V. Though you have bestowed a benefit upon me, yet you have since done me a wrong; the benefit demanded gratitude, the wrong required vengeance: the result is that I do not owe you gratitude, nor do you owe me compensation—each is cancelled by the other. When we say, "I returned him his benefit," we do not mean that we restored to him the very thing which we had received, but something else in its place. To return is to give back one thing instead of another, because, of course, in all repayment it is not the thing itself, but its equivalent which is returned. We are said to have returned money even though we count out gold pieces instead of silver ones, or even if no money passes between us, but the transaction be effected verbally by the assignment of a debt.

I think I see you say, "You are wasting your time; of what use is it to me to know whether what I do not owe to another still remains in my hands or not? These are like the ingenious subtleties of the lawyers, who declare that one cannot acquire an inheritance by prescription, but can only acquire those things of which the inheritance consists, as though there were any difference between the heritage and the things of which it consists. Rather decide this point for me, which may be of use. If the same man confers a benefit upon me, and afterwards does me a wrong, is it my duty to return the benefit to him, and nevertheless to avenge myself upon him, having, as it were, two distinct accounts open with him, or to mix them both together, and do nothing, leaving the benefit to be wiped out by the injury, the injury by the benefit? I see that the former course is adopted by the law of the land; you know best what the law may be among you Stoic philosophers in such a case. I suppose that you keep the action which I bring against another distinct from that which he Strings against me, and the two processes are not merged into one? For instance, if a man entrusts me with money, and afterwards robs me, I shall bring an action against him for theft, and he will bring one against me for unlawfully detaining his property?"

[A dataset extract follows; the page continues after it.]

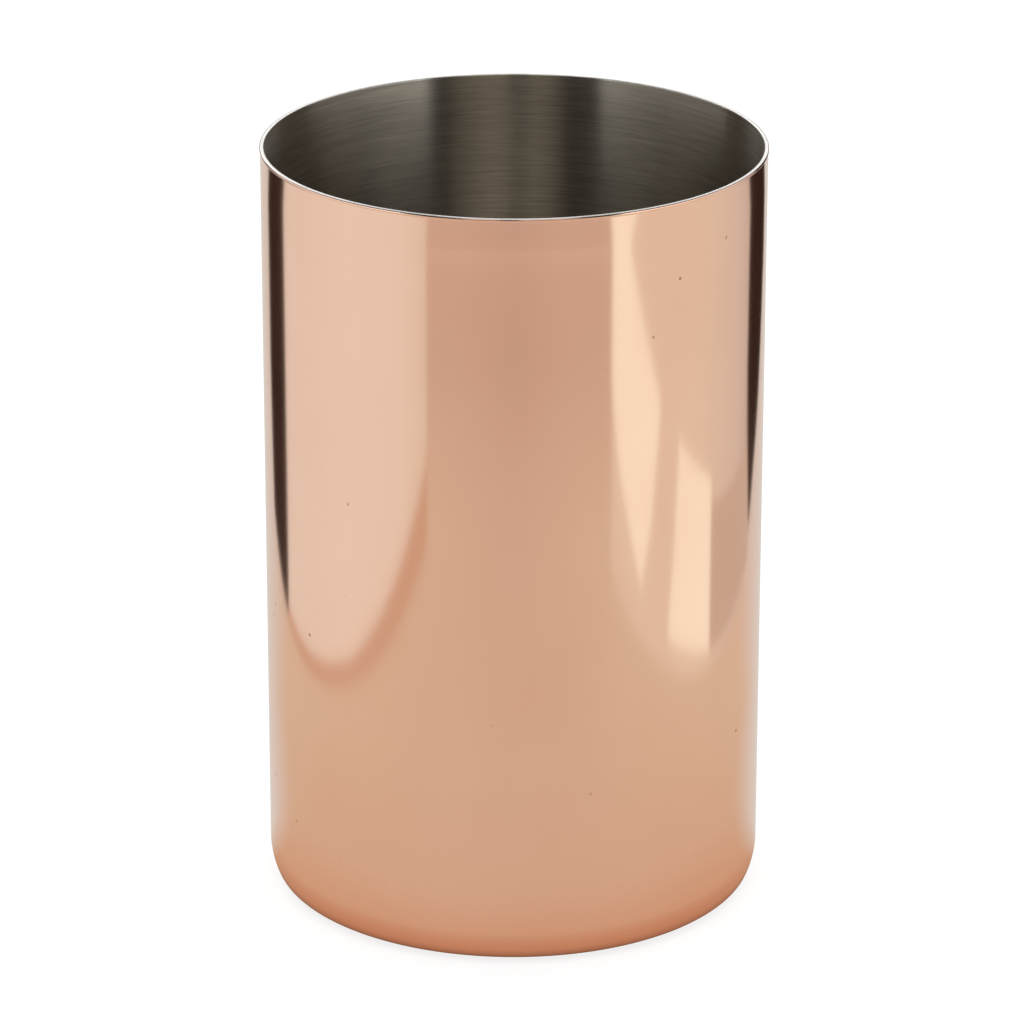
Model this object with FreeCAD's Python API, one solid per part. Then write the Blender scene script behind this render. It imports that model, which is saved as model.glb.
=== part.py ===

VI. The cases which you have mentioned, my Liberalis, come under well-established laws, which it is necessary for us to follow. One law cannot be merged in another: each one proceeds its own way. There is a particular action which deals with deposits just as there is one which deals with theft. A benefit is subject to no law; it depends upon my own arbitration. I am at liberty to contrast the amount of good or harm which any one may have done me, and then to decide which of us is indebted to the other. In legal processes we ourselves have no power, we must go whither they lead us; in the case of a benefit the supreme power is mine, I pronounce sentence. Consequently I do not separate or distinguish between benefits and wrongs, but send them before the same judge. Unless I did so, you would bid me love and hate, give thanks and make complaints at the same time, which human nature does not admit of. I would rather compare the benefit and the injury with one another, and see whether there were any balance in my favour. If anybody puts lines of other writing upon my manuscript he conceals, though he does not take away, the letters which were there before, and in like manner a wrong coming after a benefit does not allow it to be seen.

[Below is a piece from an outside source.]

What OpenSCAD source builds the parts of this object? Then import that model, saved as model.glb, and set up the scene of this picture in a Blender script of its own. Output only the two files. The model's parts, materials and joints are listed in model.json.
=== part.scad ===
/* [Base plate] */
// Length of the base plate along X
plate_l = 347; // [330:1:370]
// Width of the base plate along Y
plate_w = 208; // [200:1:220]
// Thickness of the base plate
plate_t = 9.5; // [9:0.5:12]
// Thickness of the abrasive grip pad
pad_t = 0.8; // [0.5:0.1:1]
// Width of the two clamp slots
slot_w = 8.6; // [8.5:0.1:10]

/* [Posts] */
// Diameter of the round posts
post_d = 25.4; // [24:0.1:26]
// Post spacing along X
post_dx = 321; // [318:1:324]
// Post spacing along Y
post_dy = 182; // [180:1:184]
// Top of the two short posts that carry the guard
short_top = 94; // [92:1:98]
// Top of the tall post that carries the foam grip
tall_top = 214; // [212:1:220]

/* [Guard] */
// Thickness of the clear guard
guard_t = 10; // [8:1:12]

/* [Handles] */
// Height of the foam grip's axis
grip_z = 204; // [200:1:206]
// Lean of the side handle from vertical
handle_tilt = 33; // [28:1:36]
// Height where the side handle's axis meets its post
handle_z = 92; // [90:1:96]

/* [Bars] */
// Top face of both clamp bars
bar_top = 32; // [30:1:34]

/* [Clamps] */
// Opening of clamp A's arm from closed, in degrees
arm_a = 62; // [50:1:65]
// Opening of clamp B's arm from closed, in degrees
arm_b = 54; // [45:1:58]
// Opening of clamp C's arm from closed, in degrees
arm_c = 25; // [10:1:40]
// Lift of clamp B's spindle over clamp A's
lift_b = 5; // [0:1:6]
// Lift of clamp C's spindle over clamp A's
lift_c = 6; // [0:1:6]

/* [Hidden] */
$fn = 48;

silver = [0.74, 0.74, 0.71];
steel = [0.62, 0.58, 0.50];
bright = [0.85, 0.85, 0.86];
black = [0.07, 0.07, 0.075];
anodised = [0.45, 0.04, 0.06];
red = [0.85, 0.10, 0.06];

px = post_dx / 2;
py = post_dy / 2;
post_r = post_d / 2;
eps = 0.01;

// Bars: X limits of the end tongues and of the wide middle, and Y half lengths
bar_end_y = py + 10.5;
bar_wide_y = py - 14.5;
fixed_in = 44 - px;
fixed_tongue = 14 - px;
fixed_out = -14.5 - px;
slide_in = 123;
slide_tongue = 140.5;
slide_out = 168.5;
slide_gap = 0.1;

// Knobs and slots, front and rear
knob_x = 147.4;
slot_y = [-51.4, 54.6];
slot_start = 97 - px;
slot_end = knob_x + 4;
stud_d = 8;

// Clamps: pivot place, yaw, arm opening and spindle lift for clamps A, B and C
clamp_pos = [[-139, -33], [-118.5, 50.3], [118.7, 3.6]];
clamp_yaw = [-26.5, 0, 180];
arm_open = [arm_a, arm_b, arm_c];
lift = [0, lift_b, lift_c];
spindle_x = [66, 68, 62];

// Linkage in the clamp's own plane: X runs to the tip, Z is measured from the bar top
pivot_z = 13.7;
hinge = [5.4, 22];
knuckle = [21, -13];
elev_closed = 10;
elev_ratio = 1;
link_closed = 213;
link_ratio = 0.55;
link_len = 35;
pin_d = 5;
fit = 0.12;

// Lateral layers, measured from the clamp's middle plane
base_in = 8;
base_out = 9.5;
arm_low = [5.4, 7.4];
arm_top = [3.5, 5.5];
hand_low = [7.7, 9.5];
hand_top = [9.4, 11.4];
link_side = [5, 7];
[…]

VII. Your face, by which I have agreed to be guided, now becomes wrinkled with frowns, as though I were straying too widely from the subject. You seem to say to me:

"Why steer to seaward?
Hither bend thy course,
Hug close the shore..."

I do hug it as close as possible. So now, if you think that we have dwelt sufficiently upon this point, let us proceed to the consideration of the next—that is, whether we are at all indebted to any one who does us good without wishing to do so. I might have expressed this more clearly, if it were not right that the question should be somewhat obscurely stated, in order that by the distinction immediately following it may be shown that we mean to investigate the case both of him who does us good against his will, and that of him who does us good without knowing it. That a man who does us good by acting under compulsion does not thereby lay us under any obligation, is so clear, that no words are needed to prove it. Both this question, and any other of the like character which may be raised, can easily be settled if in each case we bear in mind that, for anything to be a benefit, it must reach us in the first place through some thought, and secondly through the thought of a friend and well-wisher. Therefore we do not feel any gratitude towards rivers, albeit they may bear large ships, afford an ample and unvarying stream for the conveyance of merchandise, or flow beauteously and full of fish through fertile fields. No one conceives himself to be indebted for a benefit to the Nile, any more than he would owe it a grudge if its waters flooded his fields to excess, and retired more slowly than usual; the wind does not bestow benefits, gentle and favorable though it may be, nor does wholesome and useful food; for he who would bestow a benefit upon me, must not only do me good, but must wish to do so. No obligation can therefore be incurred towards dumb animals; yet how many men have been saved from peril by the swiftness of a horse!—nor yet towards trees—yet how many sufferers from summer heat have been sheltered by the thick foliage of a tree! What difference can it make, whether I have profited by the act of one who did not know that he was doing me good, or one who could not know it, when in each case the will to do me good was wanting? You might as well bid me be grateful to a ship, a carriage, or a lance for saving me from danger, as bid me be grateful to a man who may have done me good by chance, but with no more intention of doing me good than those things could have.